Traveler Information

I (Roger Hansen) visited the Nilometer in December 2003 (see Figure 3 for a location map). I was the first to visit on that particular day and the facilities had not yet been opened. The cost of admission was 6 pounds E and the caretaker was very pleasant and accommodating.

Figure 3. Map showing general location of the Nilometer

Inside, the Nilometer is much more stunning than I had anticipated (see Photograph 2 above). The caretaker opened a gate so I could descend to the bottom of the stilling well. The Cairo Nilometer setup anticipates a modern water measurement structure with its stilling well, connection(s) to the river, enclosure, and staff gauge. All that is missing is some sort of mechanical continuous recording device (like a strip chart). A visit to the Nilometer on Roda Island is highly recommended.

From downtown Cairo, the easiest way to get to the Nilometer is by taxi.

References

Abaza, I. (undated), "The Nilometer on Rawda (Roda) Island in Cairo" www.touregypt.net/featurestories/nilometerroda.htm

Eltahir, E.A.B. and G. Wang, 1999. "Nilometers, El Nino, and Climate Variability," Geophysical Research Letters, 26, 489-492.

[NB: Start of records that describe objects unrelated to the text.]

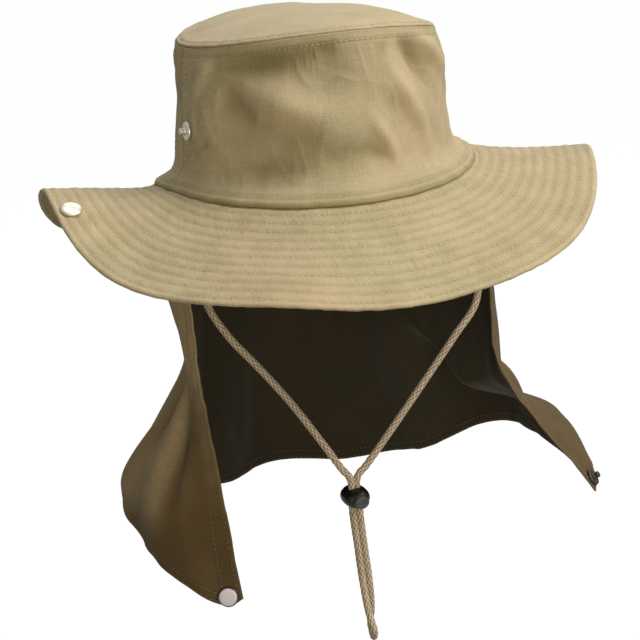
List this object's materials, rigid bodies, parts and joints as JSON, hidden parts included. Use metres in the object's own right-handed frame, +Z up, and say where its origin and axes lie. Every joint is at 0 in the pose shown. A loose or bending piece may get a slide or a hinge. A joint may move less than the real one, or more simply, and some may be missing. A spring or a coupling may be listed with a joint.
{
  "type": "flap sun hat",
  "caption": "Wide-brim cloth sun hat with a neck flap hanging from temple to temple, snaps, and a chin cord with a round push-button cord lock.",
  "frame": {"origin": "middle of the head opening, level with the seam between crown and brim at the front, where a head fills the hat", "axes": "+Z up through the crown's tip, -Y to the front of the hat, +X to the hat's left side as worn, which is the right side seen from the front"},
  "size_m": [0.3006, 0.3211, 0.362],
  "materials": {
    "crown_cloth": "washed khaki cotton",
    "tip_cloth": "washed khaki cotton",
    "brim_cloth": "khaki cotton with rows of topstitching",
    "flap_cloth": "dark khaki cotton",
    "braided_cord": "round braid",
    "snap_metal": "polished",
    "flap_snap_metal": "satin",
    "lock_plastic": "moulded",
    "button_plastic": "moulded"
  },
  "bodies": {
    "hat": {"crown_tip": "tip_cloth", "crown_front": "crown_cloth", "crown_back": "crown_cloth", "brim": "brim_cloth", "flap": "flap_cloth", "brim_snap": "snap_metal", "crown_snap": "snap_metal", "flap_snap_cap": "flap_snap_metal", "flap_snap_stud": "flap_snap_metal", "chin_cord": "braided_cord", "cord_lock_body": "lock_plastic"},
    "lock_button": {"cord_lock_button": "button_plastic"}
  },
  "joints": [
    {"name": "lock_button_press", "type": "slide", "parent": "hat", "child": "lock_button", "axis": [0, 1, 0], "range_m": [0, 0.0026], "stiffness_N_per_m": 400}
  ]
}
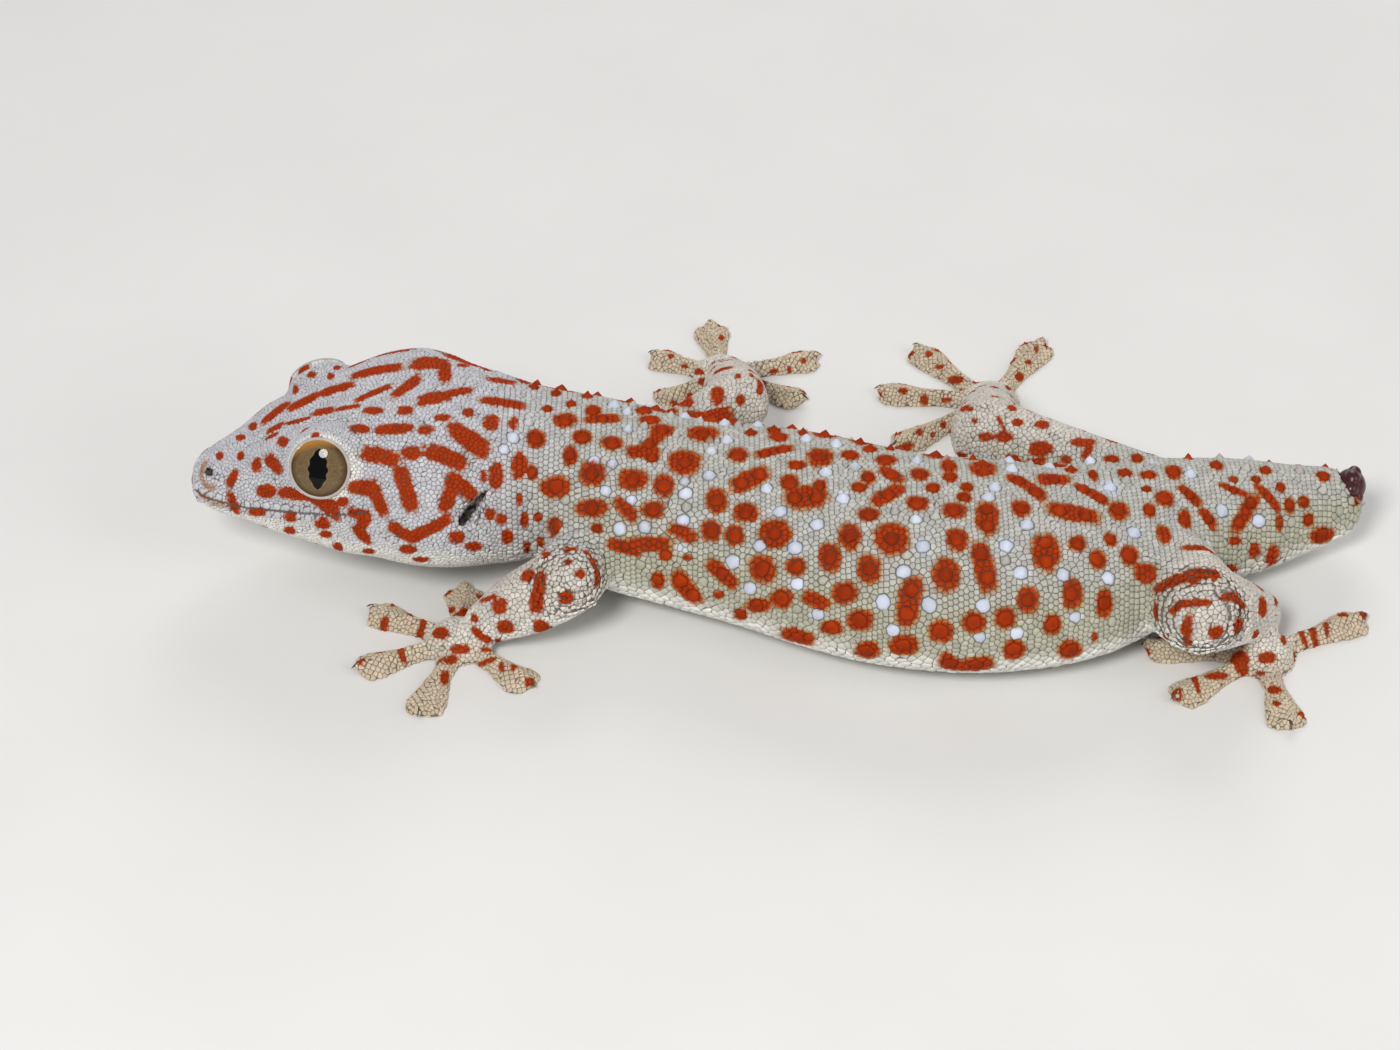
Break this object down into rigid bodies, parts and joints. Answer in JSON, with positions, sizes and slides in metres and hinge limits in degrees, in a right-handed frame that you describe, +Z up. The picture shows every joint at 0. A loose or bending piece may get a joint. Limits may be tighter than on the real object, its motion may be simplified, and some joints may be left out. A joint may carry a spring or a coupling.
{
  "type": "tokay gecko",
  "caption": "Life-size still model of a tokay gecko resting on its belly and toe pads, with a dropped tail's short stump.",
  "frame": {"origin": "middle of the footprint's box, on the surface that the animal rests on", "axes": "+X from the snout towards the tail, +Y to the animal's right, +Z up"},
  "size_m": [0.1872, 0.1082, 0.0331],
  "materials": {
    "head_skin": "fine granular scales, satin",
    "body_skin": "small juxtaposed scales with tubercles, satin",
    "limb_skin": "small scales, satin",
    "toe_skin": "soft pads with cross lamellae, matte",
    "eye": "wet, glossy cornea",
    "tail_break": "dried wound, slightly glossy"
  },
  "bodies": {
    "root": {"head": "head_skin", "lower_jaw": "head_skin", "neck": "body_skin", "torso": "body_skin", "hips": "body_skin", "tail_stump": "body_skin", "tail_break": "tail_break", "eye_left": "eye", "eye_right": "eye", "upper_arm_front_left": "limb_skin", "forearm_front_left": "limb_skin", "hand_front_left": "limb_skin", "toe_front_left_1": "toe_skin", "toe_front_left_2": "toe_skin", "toe_front_left_3": "toe_skin", "toe_front_left_4": "toe_skin", "toe_front_left_5": "toe_skin", "upper_arm_front_right": "limb_skin", "forearm_front_right": "limb_skin", "hand_front_right": "limb_skin", "toe_front_right_1": "toe_skin", "toe_front_right_2": "toe_skin", "toe_front_right_3": "toe_skin", "toe_front_right_4": "toe_skin", "toe_front_right_5": "toe_skin", "thigh_hind_left": "limb_skin", "shank_hind_left": "limb_skin", "foot_hind_left": "limb_skin", "toe_hind_left_1": "toe_skin", "toe_hind_left_2": "toe_skin", "toe_hind_left_3": "toe_skin", "toe_hind_left_4": "toe_skin", "toe_hind_left_5": "toe_skin", "thigh_hind_right": "limb_skin", "shank_hind_right": "limb_skin", "foot_hind_right": "limb_skin", "toe_hind_right_1": "toe_skin", "toe_hind_right_2": "toe_skin", "toe_hind_right_3": "toe_skin", "toe_hind_right_4": "toe_skin", "toe_hind_right_5": "toe_skin"}
  },
  "joints": []
}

Jarvis, C., 1936. "Flood-Stage Records of the River Nile," Transactions of the American Society of Civil Engineers 101, 1012-1071.

Toussoun, O., 1925. "Memoire sur l'Histoire du Nil." In Memoires a l'Institut d'Egypte, Volume 18, pp. 366-404.

Whitcher, B., S. Byers, P. Guttorp, and D. Percival, 2002. "Testing for Homogeneity of Variance in Time Series: Long Memory, Wavelets and the Nile River" Water Resources Research, 38 (5).